ICAP

In Malawi, there are limited opportunities for nurses and midwives, and many leave the country in pursuit of different positions or quit the field altogether. It’s a trend which contributes, in part, to the high vacancy rate in the profession. Yet in Malawi, where nurses provide nearly 90 percent of patient care, retaining nurses is not only important to meet the population’s health needs, but essential to the scale up and maintenance of ambitious HIV prevention, care and treatment programs.

To address the challenge of nurse and midwife retention ICAP partnered with Malawi’s Ministry of Health (MOH) and Kamuzu College of Nursing through the Nursing Education Partnership Initiative (NEPI) to develop and implement the first doctoral program for nurses and midwives in Malawi. With funding from PEPFARthrough HRSA, ICAP and partners trained faculty and developed an evidence-based curriculum, creating the PhD program in Inter-Professional Health Care and Leadership. The program launched in July 2014 with a cohort of seven nursing students, four of whom received scholarships through NEPI.

“Inter-professional collaboration” involves clinicians, nurses and laboratory and pharmacy technicians working together as a team with the goal of providing holistic and complementary care for patients. In Malawi, where there is a high disease burden coupled with a shortage of health workers, this approach is viewed as a necessary step to improve access and coordination, and efficient use of resources across the health sector.
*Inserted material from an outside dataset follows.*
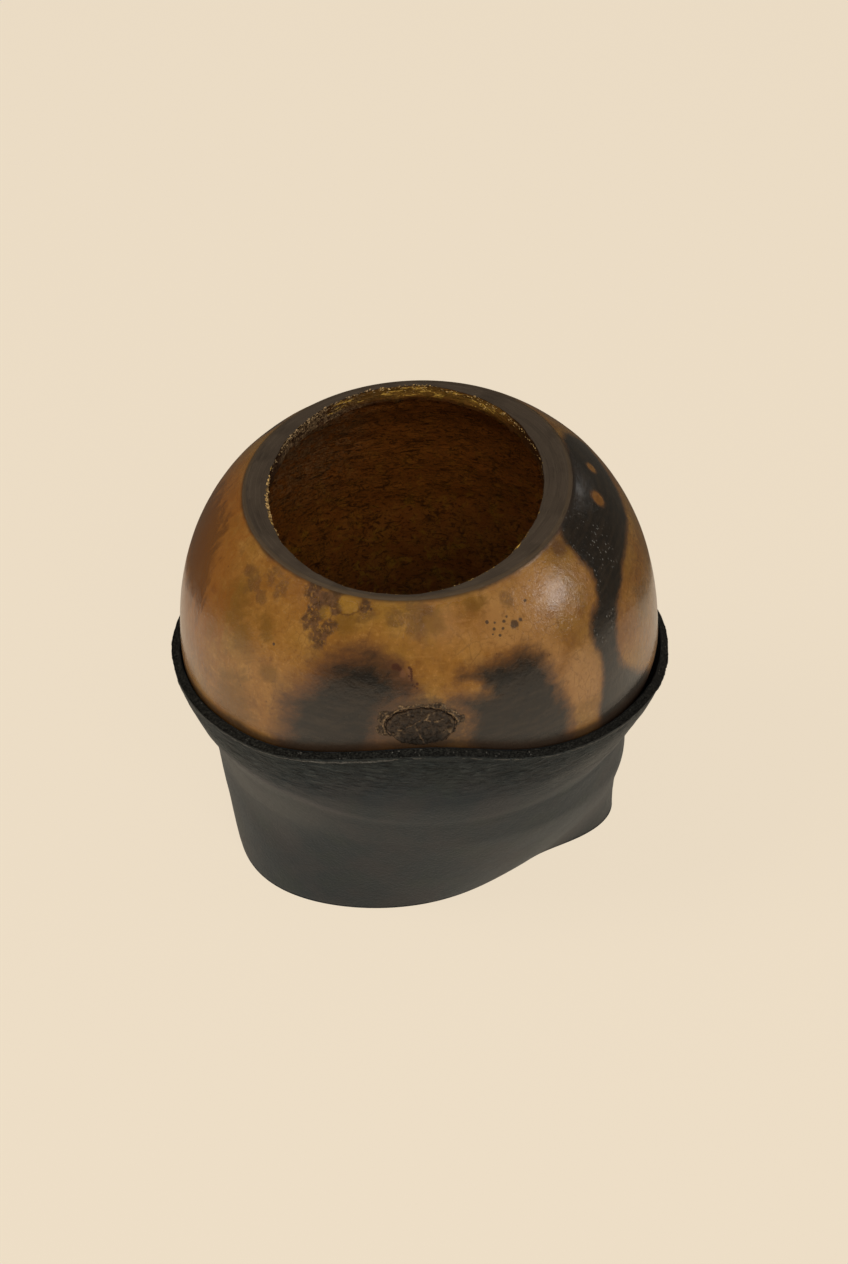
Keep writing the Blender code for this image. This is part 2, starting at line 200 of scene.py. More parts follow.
def gap_to_line(across, along, start, end):
    """How far flat points are from a straight line."""
    (ax, ay), (bx, by) = start, end
    share = ((across - ax) * (bx - ax) + (along - ay) * (by - ay)) / ((bx - ax) ** 2 + (by - ay) ** 2)
    share = np.clip(share, 0, 1)
    return np.hypot(across - ax - share * (bx - ax), along - ay - share * (by - ay))


def seed_shift(seed):
    return Vector((seed, 1.7 * seed, -0.6 * seed))


def noise_at(points, scale, seed, sideways=1.0, detail=0):
    """Smooth noise from -1 to 1 at each point, with features of about the scale."""
    shift = seed_shift(seed)
    places = [Vector(point) + shift for point in points * (sideways, sideways, 1.0) / scale]
    if detail:
        return np.array([noise.fractal(place, 0.9, 2.1, detail) for place in places])
    return np.array([noise.noise(place) for place in places])


def cells_at(points, scale, seed):
    """Distances to the nearest and second nearest of scattered points, in parts of the scale."""
    shift = seed_shift(seed)
    return np.array([noise.voronoi(Vector(point) + shift)[0][:2] for point in points / scale])


# Shader maths


class Wire:
    """A value that changes over a surface. Arithmetic on it adds Math nodes."""

    def __init__(self, paint, socket):
        self.paint = paint
        self.socket = socket

    def maths(self, operation, *values):
        return self.paint.node("ShaderNodeMath", {"operation": operation}, values)

    def __add__(self, other):
        return self.maths("ADD", self, other)

    def __radd__(self, other):
        return self.maths("ADD", other, self)

    def __sub__(self, other):
        return self.maths("SUBTRACT", self, other)

    def __rsub__(self, other):
        return self.maths("SUBTRACT", other, self)

    def __mul__(self, other):
        return self.maths("MULTIPLY", self, other)

    def __rmul__(self, other):
        return self.maths("MULTIPLY", other, self)

    def __truediv__(self, other):
        return self.maths("DIVIDE", self, other)

    def __abs__(self):
        return self.maths("ABSOLUTE", self)

    def least(self, other):
        return self.maths("MINIMUM", self, other)

    def stirred(self, *noises):
        """The value with noises added about their middle, each followed by its strength."""
        value = self
        for wire, strength in zip(noises[::2], noises[1::2]):
            value = value + (wire - 0.5) * strength
        return value


class Paint:
    """A material's nodes, from object coordinates to its Principled BSDF."""

    def __init__(self, name, matrix):
        self.material = bpy.data.materials.new(name)
        self.material.use_nodes = True
        self.tree = self.material.node_tree
        self.shader = self.tree.nodes["Principled BSDF"]
        inputs = {
            "Vector": self.node("ShaderNodeTexCoord", output="Object"),
            "Location": tuple(matrix.translation),
            "Rotation": tuple(matrix.to_euler()),
            "Scale": (MM, MM, MM),
        }
        # Object coordinates in millimetres from the place and turn that the matrix gives
        self.place = self.node("ShaderNodeMapping", {"vector_type": "TEXTURE"}, inputs)

    def node(self, kind, settings=None, inputs=(), output=0):
        """Adds a node with its settings, then its inputs by place or name, and gives an output."""
        node = self.tree.nodes.new(kind)
        for name, value in (settings or {}).items():
            setattr(node, name, value)
        self.connect(node, inputs)
        return Wire(self, node.outputs[output])

    def connect(self, node, inputs):
        named = inputs.items() if isinstance(inputs, dict) else enumerate(inputs)
        for name, value in named:
            if isinstance(value, Wire):
                self.tree.links.new(value.socket, node.inputs[name])
            else:
                node.inputs[name].default_value = value

    def attribute(self, name, *noises):
        return self.node("ShaderNodeAttribute", {"attribute_name": name}, output="Fac").stirred(*noises)

    def vector(self, operation, *inputs, output=0):
        return self.node("ShaderNodeVectorMath", {"operation": operation}, inputs, output)

    def spot(self, across=1.0, up=1.0, moved=None):
        """The coordinates, stretched sideways and upwards and then moved."""
        place = self.place
        if (across, up) != (1.0, 1.0):
            place = self.vector("MULTIPLY", place, (across, across, up))
        return self.vector("ADD", place, moved) if moved else place

    def noise(self, size, detail=2.0, roughness=0.5, distortion=0.0, at=None, **spot):
        """Soft noise with features of about a size in millimetres, mostly from 0.3 to 0.7."""
        inputs = {
            "Vector": at or self.spot(**spot),
            "Scale": 1 / size,
            "Detail": detail,
            "Roughness": roughness,
            "Distortion": distortion,
        }
        return self.node("ShaderNodeTexNoise", None, inputs, "Fac")

    def cells(self, size, feature="F1", **spot):
        inputs = {"Vector": self.spot(**spot), "Scale": 1 / size}
        return self.node("ShaderNodeTexVoronoi", {"feature": feature}, inputs, "Distance")

    def marks(self, gourd, marks, *noises):
        """Distance to the nearest of some round marks on the skin in parts of its radius."""
        nearest = None
        for point, mark in zip(on_skin(gourd, mark_directions(marks)) / MM, marks):
            gap = self.vector("DISTANCE", self.place, tuple(point), output="Value") / mark[2]
            nearest = gap if nearest is None else nearest.least(gap)
        return nearest.stirred(*noises)

    def smooth(self, low, high, value):
        inputs = {"Value": value, "From Min": low, "From Max": high}
        return self.node("ShaderNodeMapRange", {"interpolation_type": "SMOOTHSTEP"}, inputs)

    def mix(self, share, *colours):
        first, second = [value if isinstance(value, Wire) else (*value, 1.0) for value in colours]
        return self.node("ShaderNodeMix", {"data_type": "RGBA"}, {0: share, 6: first, 7: second}, 2)

    def layers(self, under, *rows):
        """Lays colours over one another: where a value goes from low to high, by a share."""
        for low, high, value, share, *colour in rows:
            under = self.mix(self.smooth(low, high, value) * share, under, srgb(*colour))
        return under

    def reliefs(self, *rows):
        """Adds heights of 0 to 1 to the surface, each standing for a distance in millimetres."""
        normal = {}
        for height, distance in rows:
            inputs = {"Distance": distance * MM, "Height": height, **normal}
            normal["Normal"] = self.node("ShaderNodeBump", None, inputs)
        return normal["Normal"]

    def finish(self, **sockets):
        named = {name.replace("_", " ").title().replace("Ior", "IOR"): value for name, value in sockets.items()}
        self.connect(self.shader, named)
        return self.material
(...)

“Inter-professional collaborative practice is key to safe, high-quality, accessible patient-centered care,” said Sheilla Bandazi, director of nursing and midwifery at Malawi’s MOH. “Achieving this vision requires the development of inter-professional competencies in health profession students as part of the learning process, so students join the workforce ready to practice effective team-based care.”

By going beyond treatment delivery, the new doctoral program is cultivating nurse leaders and increasing the number of decision makers at all levels of the health workforce.

“No one profession can address HIV alone,” said Dr. Lyn Middleton, regional nursing advisor at ICAP. “Partnerships and collaborations are essential to delivery of services and the creation of new approaches.”

The students currently enrolled in the program will benefit from a curriculum that prepares nurses to address complex, individual, family, community and societal issues related to HIV.

This past month, the seven doctoral students selected research topics ranging from the role of model wards in delivery of care to understanding the experience of preceptors in clinical teaching.

“As a program, its effects are already being harnessed,” said Gertrude Chipungu, ICAP country director in Malawi. “Their research responds to very pertinent and relevant issues that will promote collaboration among health providers in HIVservices and encourage new thinking and evidence-based policy development.